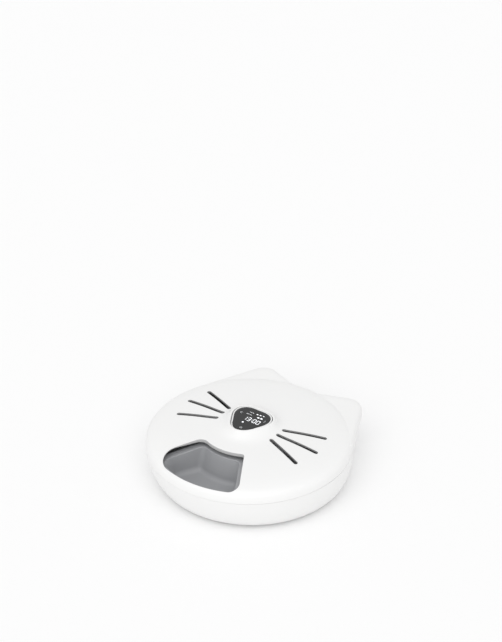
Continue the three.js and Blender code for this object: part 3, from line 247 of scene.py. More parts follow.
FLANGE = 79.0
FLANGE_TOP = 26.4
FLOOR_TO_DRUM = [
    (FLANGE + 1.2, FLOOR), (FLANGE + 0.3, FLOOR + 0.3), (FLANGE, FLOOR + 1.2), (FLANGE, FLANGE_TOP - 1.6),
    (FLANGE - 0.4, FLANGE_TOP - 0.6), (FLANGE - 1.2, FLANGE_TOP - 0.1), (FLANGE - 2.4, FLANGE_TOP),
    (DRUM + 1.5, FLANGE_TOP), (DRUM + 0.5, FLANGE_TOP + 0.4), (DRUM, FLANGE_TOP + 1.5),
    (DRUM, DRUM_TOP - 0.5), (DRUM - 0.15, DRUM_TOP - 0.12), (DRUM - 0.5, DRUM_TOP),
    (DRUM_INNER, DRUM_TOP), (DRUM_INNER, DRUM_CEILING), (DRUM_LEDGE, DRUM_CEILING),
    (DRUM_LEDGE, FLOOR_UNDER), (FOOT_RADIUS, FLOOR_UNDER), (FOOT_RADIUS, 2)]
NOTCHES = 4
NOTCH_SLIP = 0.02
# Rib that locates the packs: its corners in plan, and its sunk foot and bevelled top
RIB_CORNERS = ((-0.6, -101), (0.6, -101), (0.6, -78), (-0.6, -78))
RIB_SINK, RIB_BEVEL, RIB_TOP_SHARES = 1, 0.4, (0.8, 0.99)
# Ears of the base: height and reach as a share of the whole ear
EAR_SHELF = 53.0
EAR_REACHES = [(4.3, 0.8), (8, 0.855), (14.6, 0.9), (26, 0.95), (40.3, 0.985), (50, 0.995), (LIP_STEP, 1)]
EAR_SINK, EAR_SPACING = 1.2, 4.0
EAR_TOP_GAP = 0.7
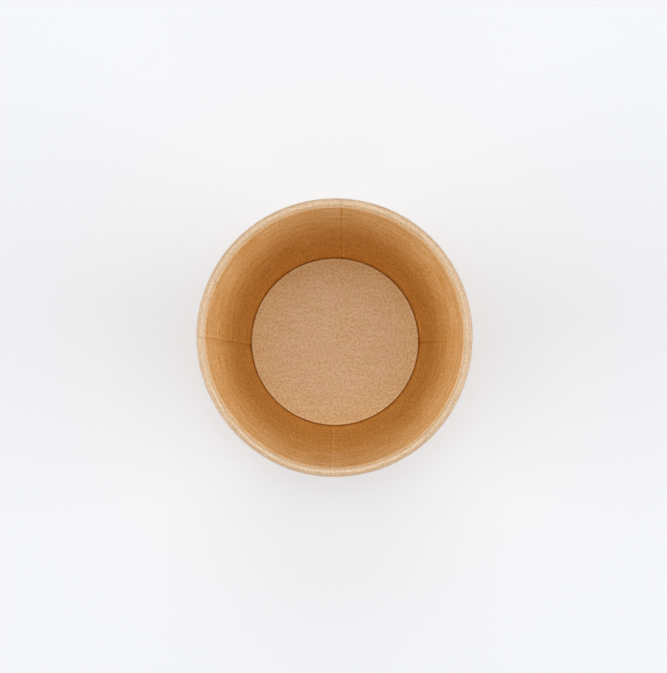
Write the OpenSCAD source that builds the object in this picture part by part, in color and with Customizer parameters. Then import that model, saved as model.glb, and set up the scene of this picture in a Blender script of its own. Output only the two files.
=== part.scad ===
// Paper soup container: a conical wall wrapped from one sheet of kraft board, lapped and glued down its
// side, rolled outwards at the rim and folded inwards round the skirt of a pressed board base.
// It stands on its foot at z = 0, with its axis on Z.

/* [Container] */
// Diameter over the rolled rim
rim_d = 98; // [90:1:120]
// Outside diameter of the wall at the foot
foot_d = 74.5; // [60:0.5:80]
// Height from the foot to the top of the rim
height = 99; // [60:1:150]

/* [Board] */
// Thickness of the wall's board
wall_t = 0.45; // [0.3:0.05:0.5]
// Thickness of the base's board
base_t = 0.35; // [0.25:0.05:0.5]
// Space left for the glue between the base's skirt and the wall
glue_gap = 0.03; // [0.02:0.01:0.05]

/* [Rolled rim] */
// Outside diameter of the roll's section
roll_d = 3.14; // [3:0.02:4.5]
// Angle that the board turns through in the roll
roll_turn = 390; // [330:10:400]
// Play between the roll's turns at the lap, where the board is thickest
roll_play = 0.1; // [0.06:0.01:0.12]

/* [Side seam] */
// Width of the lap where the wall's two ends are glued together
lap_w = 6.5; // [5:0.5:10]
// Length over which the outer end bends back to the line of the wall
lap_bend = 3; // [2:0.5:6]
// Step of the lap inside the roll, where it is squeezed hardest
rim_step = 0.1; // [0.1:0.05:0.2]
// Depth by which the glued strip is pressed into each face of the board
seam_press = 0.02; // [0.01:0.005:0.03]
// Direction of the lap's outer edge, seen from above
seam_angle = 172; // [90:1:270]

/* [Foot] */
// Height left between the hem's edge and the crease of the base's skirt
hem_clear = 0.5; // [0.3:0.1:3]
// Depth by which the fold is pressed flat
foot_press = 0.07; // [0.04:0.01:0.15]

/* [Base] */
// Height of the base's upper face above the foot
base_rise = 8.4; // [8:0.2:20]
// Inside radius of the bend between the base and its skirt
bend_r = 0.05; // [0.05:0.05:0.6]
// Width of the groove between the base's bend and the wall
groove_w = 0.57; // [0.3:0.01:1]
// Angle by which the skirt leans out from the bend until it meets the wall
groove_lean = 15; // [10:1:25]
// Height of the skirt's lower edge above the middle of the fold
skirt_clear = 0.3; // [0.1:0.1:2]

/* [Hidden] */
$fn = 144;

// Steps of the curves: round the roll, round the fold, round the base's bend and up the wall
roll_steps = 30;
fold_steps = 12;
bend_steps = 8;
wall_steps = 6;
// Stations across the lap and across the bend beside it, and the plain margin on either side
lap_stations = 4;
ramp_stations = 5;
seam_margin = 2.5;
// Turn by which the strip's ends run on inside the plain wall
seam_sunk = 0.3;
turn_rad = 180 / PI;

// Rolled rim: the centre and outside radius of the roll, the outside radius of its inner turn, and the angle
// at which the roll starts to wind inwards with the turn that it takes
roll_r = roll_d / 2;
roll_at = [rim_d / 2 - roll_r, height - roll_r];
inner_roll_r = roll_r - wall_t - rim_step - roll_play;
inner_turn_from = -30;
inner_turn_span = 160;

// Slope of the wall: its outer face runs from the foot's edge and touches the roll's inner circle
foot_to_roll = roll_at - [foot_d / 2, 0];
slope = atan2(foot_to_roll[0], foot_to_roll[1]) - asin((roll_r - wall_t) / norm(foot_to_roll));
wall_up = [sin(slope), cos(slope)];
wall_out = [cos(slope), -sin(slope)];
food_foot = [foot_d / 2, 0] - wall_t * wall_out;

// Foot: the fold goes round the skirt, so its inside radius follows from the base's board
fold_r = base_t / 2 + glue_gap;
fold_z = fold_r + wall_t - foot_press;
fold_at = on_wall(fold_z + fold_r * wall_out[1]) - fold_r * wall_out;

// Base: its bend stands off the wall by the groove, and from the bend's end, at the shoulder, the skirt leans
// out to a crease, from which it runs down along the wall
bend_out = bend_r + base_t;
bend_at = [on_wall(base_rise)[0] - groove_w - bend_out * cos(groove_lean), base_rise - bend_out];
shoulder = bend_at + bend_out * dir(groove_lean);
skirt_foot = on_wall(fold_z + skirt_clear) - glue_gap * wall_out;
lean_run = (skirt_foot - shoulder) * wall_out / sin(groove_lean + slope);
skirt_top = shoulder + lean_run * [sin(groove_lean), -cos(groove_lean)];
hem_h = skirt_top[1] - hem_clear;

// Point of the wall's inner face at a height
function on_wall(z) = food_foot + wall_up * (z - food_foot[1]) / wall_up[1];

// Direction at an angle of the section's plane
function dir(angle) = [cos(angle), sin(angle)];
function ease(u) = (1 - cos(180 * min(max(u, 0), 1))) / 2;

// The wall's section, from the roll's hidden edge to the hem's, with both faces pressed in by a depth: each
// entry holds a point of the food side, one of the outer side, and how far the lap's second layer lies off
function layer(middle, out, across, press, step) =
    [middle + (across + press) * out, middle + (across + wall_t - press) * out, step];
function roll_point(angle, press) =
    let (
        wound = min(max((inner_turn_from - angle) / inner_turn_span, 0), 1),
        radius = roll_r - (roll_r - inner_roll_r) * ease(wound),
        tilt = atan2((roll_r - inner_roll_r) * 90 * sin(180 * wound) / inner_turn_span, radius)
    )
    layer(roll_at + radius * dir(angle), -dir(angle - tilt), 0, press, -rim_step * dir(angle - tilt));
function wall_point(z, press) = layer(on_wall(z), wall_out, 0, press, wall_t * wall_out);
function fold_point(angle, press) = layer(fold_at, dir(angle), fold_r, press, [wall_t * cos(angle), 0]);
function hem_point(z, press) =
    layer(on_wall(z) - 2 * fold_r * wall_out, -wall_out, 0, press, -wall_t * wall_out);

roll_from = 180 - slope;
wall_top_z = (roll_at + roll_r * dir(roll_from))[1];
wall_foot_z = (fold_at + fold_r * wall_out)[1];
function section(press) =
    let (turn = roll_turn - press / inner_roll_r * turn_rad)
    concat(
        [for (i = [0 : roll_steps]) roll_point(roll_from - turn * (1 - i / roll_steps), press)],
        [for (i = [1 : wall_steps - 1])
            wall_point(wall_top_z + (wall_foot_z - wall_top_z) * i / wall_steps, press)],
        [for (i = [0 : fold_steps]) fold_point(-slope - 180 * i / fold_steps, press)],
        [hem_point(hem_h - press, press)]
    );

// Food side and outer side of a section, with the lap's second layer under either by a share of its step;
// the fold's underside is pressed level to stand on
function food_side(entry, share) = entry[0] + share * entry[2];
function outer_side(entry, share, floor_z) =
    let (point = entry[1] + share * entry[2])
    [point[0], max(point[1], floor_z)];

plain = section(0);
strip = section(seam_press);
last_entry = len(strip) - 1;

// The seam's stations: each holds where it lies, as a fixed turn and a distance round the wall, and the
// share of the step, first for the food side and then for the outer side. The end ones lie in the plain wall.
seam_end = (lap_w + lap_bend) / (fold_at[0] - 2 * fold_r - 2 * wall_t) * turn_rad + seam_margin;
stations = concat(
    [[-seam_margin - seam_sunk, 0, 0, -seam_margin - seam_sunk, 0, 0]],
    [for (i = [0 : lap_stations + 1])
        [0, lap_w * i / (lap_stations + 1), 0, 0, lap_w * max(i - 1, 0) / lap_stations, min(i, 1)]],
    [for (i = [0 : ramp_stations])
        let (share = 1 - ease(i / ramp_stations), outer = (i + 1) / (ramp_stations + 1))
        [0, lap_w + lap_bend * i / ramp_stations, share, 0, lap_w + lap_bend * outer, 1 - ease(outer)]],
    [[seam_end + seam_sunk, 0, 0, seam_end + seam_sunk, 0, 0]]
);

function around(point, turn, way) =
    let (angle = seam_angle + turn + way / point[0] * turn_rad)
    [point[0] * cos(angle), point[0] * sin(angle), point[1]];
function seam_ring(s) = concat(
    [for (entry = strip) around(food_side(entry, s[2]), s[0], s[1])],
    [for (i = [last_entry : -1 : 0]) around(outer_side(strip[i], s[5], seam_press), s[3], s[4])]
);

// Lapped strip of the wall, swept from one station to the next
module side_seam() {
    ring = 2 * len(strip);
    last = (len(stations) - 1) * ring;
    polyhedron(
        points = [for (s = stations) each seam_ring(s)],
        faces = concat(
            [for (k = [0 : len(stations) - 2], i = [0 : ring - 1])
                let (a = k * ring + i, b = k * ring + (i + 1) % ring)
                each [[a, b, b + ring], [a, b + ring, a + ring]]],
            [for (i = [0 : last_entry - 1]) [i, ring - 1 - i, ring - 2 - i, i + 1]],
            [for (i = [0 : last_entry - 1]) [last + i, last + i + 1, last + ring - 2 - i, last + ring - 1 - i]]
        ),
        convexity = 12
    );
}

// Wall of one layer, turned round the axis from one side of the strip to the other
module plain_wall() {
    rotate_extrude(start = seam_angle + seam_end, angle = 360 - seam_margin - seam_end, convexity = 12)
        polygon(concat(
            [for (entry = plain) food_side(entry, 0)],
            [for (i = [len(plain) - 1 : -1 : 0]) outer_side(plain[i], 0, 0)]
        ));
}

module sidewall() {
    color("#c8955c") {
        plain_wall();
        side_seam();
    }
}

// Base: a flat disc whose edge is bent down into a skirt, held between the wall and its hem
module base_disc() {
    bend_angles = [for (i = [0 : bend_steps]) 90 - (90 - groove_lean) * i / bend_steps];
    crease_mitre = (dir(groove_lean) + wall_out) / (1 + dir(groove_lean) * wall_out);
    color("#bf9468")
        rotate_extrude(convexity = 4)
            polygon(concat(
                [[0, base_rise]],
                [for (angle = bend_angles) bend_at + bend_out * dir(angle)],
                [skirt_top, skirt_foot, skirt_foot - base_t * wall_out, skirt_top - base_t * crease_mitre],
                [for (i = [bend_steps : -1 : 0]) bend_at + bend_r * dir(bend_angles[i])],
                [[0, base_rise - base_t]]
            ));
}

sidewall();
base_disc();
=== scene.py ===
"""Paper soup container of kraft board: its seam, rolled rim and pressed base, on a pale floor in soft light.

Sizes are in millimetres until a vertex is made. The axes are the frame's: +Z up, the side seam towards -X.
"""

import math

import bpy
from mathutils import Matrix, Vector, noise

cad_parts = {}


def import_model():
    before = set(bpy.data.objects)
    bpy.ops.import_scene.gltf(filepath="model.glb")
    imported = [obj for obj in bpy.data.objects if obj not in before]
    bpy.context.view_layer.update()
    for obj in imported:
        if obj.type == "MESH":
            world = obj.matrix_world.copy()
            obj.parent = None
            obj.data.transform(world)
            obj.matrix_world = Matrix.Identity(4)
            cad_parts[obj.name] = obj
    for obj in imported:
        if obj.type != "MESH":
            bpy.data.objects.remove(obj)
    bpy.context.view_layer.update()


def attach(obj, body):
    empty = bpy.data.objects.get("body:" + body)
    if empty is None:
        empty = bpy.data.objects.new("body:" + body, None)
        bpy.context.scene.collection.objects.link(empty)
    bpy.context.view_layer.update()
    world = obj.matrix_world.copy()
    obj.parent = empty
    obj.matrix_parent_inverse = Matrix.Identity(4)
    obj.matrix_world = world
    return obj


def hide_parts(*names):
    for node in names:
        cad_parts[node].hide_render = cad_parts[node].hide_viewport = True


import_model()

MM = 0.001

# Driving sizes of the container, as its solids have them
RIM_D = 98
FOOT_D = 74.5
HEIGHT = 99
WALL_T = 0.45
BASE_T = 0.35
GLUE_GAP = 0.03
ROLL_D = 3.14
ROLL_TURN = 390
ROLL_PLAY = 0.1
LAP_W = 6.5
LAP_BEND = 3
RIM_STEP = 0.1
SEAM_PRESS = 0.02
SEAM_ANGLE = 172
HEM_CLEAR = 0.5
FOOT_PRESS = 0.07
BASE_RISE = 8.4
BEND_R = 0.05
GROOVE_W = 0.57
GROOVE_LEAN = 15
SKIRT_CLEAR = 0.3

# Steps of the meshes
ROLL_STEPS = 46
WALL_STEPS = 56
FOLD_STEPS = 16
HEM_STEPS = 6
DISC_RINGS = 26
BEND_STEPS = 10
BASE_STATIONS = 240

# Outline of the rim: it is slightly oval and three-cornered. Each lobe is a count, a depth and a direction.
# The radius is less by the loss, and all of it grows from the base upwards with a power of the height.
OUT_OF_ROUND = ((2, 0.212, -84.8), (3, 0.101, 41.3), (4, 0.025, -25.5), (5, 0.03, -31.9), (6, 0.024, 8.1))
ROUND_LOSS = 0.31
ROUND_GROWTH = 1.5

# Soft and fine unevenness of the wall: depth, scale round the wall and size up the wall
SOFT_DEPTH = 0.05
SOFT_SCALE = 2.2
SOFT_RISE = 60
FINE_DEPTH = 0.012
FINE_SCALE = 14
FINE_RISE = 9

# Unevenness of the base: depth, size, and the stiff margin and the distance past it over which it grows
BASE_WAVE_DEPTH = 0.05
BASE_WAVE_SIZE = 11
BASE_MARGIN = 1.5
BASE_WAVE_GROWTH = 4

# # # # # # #

SHORT PROBLEM ->
Output exactly one stretch of the listing: from the line containing "and its hem" through the line containing "cad_parts[obj.name] = obj", both end lines included.

SOLUTION BELOW ->
// Base: a flat disc whose edge is bent down into a skirt, held between the wall and its hem
module base_disc() {
    bend_angles = [for (i = [0 : bend_steps]) 90 - (90 - groove_lean) * i / bend_steps];
    crease_mitre = (dir(groove_lean) + wall_out) / (1 + dir(groove_lean) * wall_out);
    color("#bf9468")
        rotate_extrude(convexity = 4)
            polygon(concat(
                [[0, base_rise]],
                [for (angle = bend_angles) bend_at + bend_out * dir(angle)],
                [skirt_top, skirt_foot, skirt_foot - base_t * wall_out, skirt_top - base_t * crease_mitre],
                [for (i = [bend_steps : -1 : 0]) bend_at + bend_r * dir(bend_angles[i])],
                [[0, base_rise - base_t]]
            ));
}

sidewall();
base_disc();
=== scene.py ===
"""Paper soup container of kraft board: its seam, rolled rim and pressed base, on a pale floor in soft light.

Sizes are in millimetres until a vertex is made. The axes are the frame's: +Z up, the side seam towards -X.
"""

import math

import bpy
from mathutils import Matrix, Vector, noise

cad_parts = {}


def import_model():
    before = set(bpy.data.objects)
    bpy.ops.import_scene.gltf(filepath="model.glb")
    imported = [obj for obj in bpy.data.objects if obj not in before]
    bpy.context.view_layer.update()
    for obj in imported:
        if obj.type == "MESH":
            world = obj.matrix_world.copy()
            obj.parent = None
            obj.data.transform(world)
            obj.matrix_world = Matrix.Identity(4)
            cad_parts[obj.name] = obj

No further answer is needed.